For two and a half years of the former prime minister imprisonment Eugenia conducted an active campaign for her release: held dozens of meetings with leaders of the European Union, the Western countries and international organizations, delivered speeches in the US Senate, at the meeting of the Committee on Foreign affairs of the Italian Parliament, at the Bornholm conference in Denmark, at the 20th Congress of the European People's Party, at congresses of the German Christian Social Union
and the Italian party "The Union of Christian and Centre Democrats", in the media.

In February 2012, Eugenia Tymoshenko submitted a statement to the Prosecutor General of Ukraine to demand investigation in prison of the facts about the torture of her mother.

==Awards==
Eugenia Tymoshenko received the Crans Montana Forum Medal for her contribution to defending democracy and human rights. The Crans Montana Forum was founded in 1986, works closely with the United Nations, UNESCO, the European Union and other institutions to ensure the stability, security and respect for human rights in the world.

==Family history==

===Liudmila Telehina===

Yulia Tymoshenko was raised by her mother Liudmila Mykolaivna Telehina (Людмила Миколаївна Телегіна), née Nelepova (Нелепова), who was born 11 September 1937, in Dnipropetrovsk.
Liudmila married at an early age and took the married name Telehina. It is unknown how long this first marriage lasted or why it was dissolved, but Liudmila was married a second time, to Volodymyr Abramovych Hrihian, at some point before 1960.
When this second marriage was also dissolved, in 1963, Lyudmila returned to her first married name, as Lyudmila Telegina, while her daughter Yulia kept her father's surname, as Yulia Volodymyrivna Hrihyan, but she did use her mother's married name "Telehina" when graduating in 1979.

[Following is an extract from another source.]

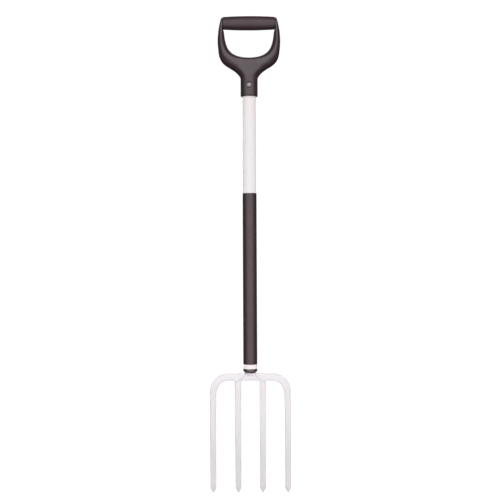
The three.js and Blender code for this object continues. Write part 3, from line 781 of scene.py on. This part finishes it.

Lyudmila's sister, Antonina Ulyahina, in 2008 published the book «Юля, Юлечка», about her memoirs surrounding the then Prime Minister. In the book, she does mention her parents (Tymoshenko's maternal grandparents) but she never names them, and their identities remain unknown. Chobit (2008) suggests that the reason is that Tymoshenko wanted to suggest her grandparents had an ethnic Ukrainian identity, while both her mother and her aunt, Lyudmila Mykolayivna and Antonina Mykolayivna, are Russian-speaking Ukrainians, noting that Tymoshenko herself only learned to speak Ukrainian in 1999.

===Volodymyr Hrihian===
Yulia Tymoshenko's father Volodymyr Abramovych Hrihian—who abandoned Liudmila Telehina and his daughter when Yulia was three years old—was born December 3, 1937, in Dnipropetrovsk.
His father was Abram Kelmanovych Kapitelman (Абрам Кельманович Капітельман, born in 1914); His mother was Maria Yosypivna Hrihian, born in 1909, of Latvian nationality.
Volodymyr Abramovych was registered under his mother's surname of Hrihian as was commonly done at the time to avoid Jewish-sounding surnames.
Abram Kapitelman graduated from Dnipropetrovsk State University in 1940, and was sent to work in Western Ukraine, where he worked "one academic quarter" as the director of a public Jewish school in the city Sniatyn. In the autumn of 1940 Kapitelman was mobilized into the army, he was killed while taking part in World War II on November 8, 1944, with the rank of "lieutenant communications".

Volodymyr Abramovych Hrihian's maternal grandfather, Yosyp Yosypovych Hrihian (Йосип Йосипович Грігян, also spelled "Hrihan", Гріган), was born in Riga, then in the Russian Empire, in 1884. In 1914, he moved to Yekaterinoslav (now Dnipropetrovsk), where he worked as a conductor on the train (the station "Lotsmanka" in Dnipropetrovsk). He was arrested in 1937 and again in 1938 (because of having received letters from Latvia) during the political repression in the Soviet Union. The prosecution of the criminal case stated: "Hrihan discredited the Soviet regime among the workers, praised the good life of the working class in the fascist countries: Germany and Poland"). Hrihian served 10 years in Soviet Gulags (1938–1948) and was rehabilitated in 1963.
It is known from Yosyp Hrihian's case file that at the time of his first arrest in 1937, he was married to one Olena Titivna Hrihian, of Ukrainian nationality, born in 1893 in Martynivka, Kishenkiv District, Poltava Province.
It does not seem plausible that this Olena Titivna (b. 1893) was the mother of Maria Yosypivna Hrihian, Yulia Tymoshenko's paternal grandmother (b. 1909), because Volodymyr Abramovych Hrihian stated he came to Yekaterinoslav only in 1914. Chobit (2008) instead assumes that Maria Yosypivna was the daughter of an unrecorded first wife of Volodymyr Hrihian's.